** Start of DATA SHOWN **

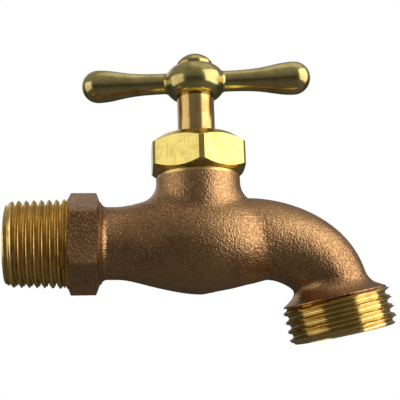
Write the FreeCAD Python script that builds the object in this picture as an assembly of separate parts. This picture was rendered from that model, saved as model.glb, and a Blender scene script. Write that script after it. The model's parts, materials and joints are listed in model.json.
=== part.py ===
import FreeCAD, Part
import math
import os

# A wall-mounted hose bibb. A cast bronze body screws into the wall with a male pipe thread and ends in a
# tilted spout with a male hose thread. A stem with a T handle rises and falls on a screw thread in the neck
# and presses a rubber washer on the seat inside. Millimetres, valve closed. The origin is the centre of the
# inlet's end face, X runs along the inlet to the spout and Z runs up the stem. The two pipe threads are
# rings of their true pitch and depth, and not a helix. The threads inside the tap are plain, at the diameter
# over their crests. A step or a wall is measured on the radius.

INCH = 25.4

# Inlet nipple with a 1/2-14 taper pipe thread
inlet_thread_dia = 20.72
inlet_thread_taper = 1 / 16
inlet_thread_pitch = INCH / 14
inlet_thread_depth = 1.2
inlet_thread_root = 0.28
inlet_thread_grooves = 7
inlet_first_groove = 2.9
inlet_length = 14.85
inlet_end_step = 0.96
inlet_end_chamfer = 1.6
inlet_bore_dia = 12.7

# Cast wrench hexagon behind the thread, its turned end chamfers, and the shoulder that leads to the run
hexagon_across_flats = 21.9
hexagon_length = 7.6
hexagon_corner_radius = 1.0
hexagon_wall_chamfer = 0.7
hexagon_run_chamfer = 1.0
shoulder_step = 0.95
shoulder_length = 0.3
shoulder_blend = 1.6

# Cast run and globe, turned about the inlet axis: distance from the stem axis, and how far the skin stands
# out beyond the run
stem_from_inlet = 46.85
run_wall = 2.5
globe_profile = (
    (-19.0, 0.1),
    (-13.6, 1.3),
    (-7.2, 2.85),
    (1.1, 3.8),
    (9.6, 2.6),
    (17.0, 0.3),
)
globe_end_taper = 0.22

# Spout: where it starts inside the globe, how it bends to the collar, where the rim's centre is, and how the
# outlet tilts back towards the wall
spout_start = 7.5
spout_start_height = 0.4
spout_start_dia = 20.4
spout_start_rise = 9.0
spout_start_pull = 15.0
spout_end_pull = 5.0
spout_steps = 4
spout_bore_start = 14.0
spout_bore_dia = 13.2
spout_wall = 2.2
outlet_reach = 34.6
outlet_drop = 22.6
outlet_tilt = 11.4

# Outlet with a 3/4-11.5 hose thread under a cast collar
hose_thread_dia = 26.9
hose_thread_pitch = INCH / 11.5
hose_thread_depth = 1.43
hose_thread_root = 0.28
hose_thread_grooves = 3
hose_first_groove = 2.695
hose_thread_length = 8.9
hose_rim_step = 1.25
hose_rim_chamfer = 1.5
hose_bore_dia = 19.0
hose_bore_depth = 7.5
hose_bore_blend = 1.5
collar_step = 0.85
collar_edge = 0.3
collar_rise = 1.5
collar_neck_step = 1.25
collar_blend = 2.0

# Seat in the middle of the globe, and the chamber over it
seat_height = -0.5
seat_bore_dia = 10.0
seat_ring_wall = 1.4
seat_ring_rise = 1.2
chamber_gap = 1.3
chamber_top = 5.5

# Waterway under the seat: distance from the stem axis, height of the centre, half height, half width
lower_way_sections = (
    (-17.0, 0.0, inlet_bore_dia / 2, inlet_bore_dia / 2),
    (-9.4, -6.3, 3.0, 6.8),
    (5.6, -6.7, 2.8, 5.4),
)
# Waterway from the chamber into the spout: where it starts and how high its centre is there
upper_way_start = 7.6
upper_way_height = 1.9
upper_way_start_dia = 7.0

# Seat washer, the holder that swivels on the stem's foot, and the screw that holds the washer
seat_washer_overlap = 1.3
seat_washer_thickness = 3.0
holder_wall = 0.55
holder_thickness = 1.8
holder_skirt = 1.4
holder_stub_dia = 5.8
holder_stub_wall = 1.0
holder_stub_length = 4.2
washer_screw_head_dia = 6.6
washer_screw_head_height = 1.8
washer_screw_grip = 1.2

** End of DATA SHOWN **

:: SHORT PROBLEM ::
How many lines in the data contain the string "that"? Respond with the number only.

:: SOLVED EXERCISE ::
3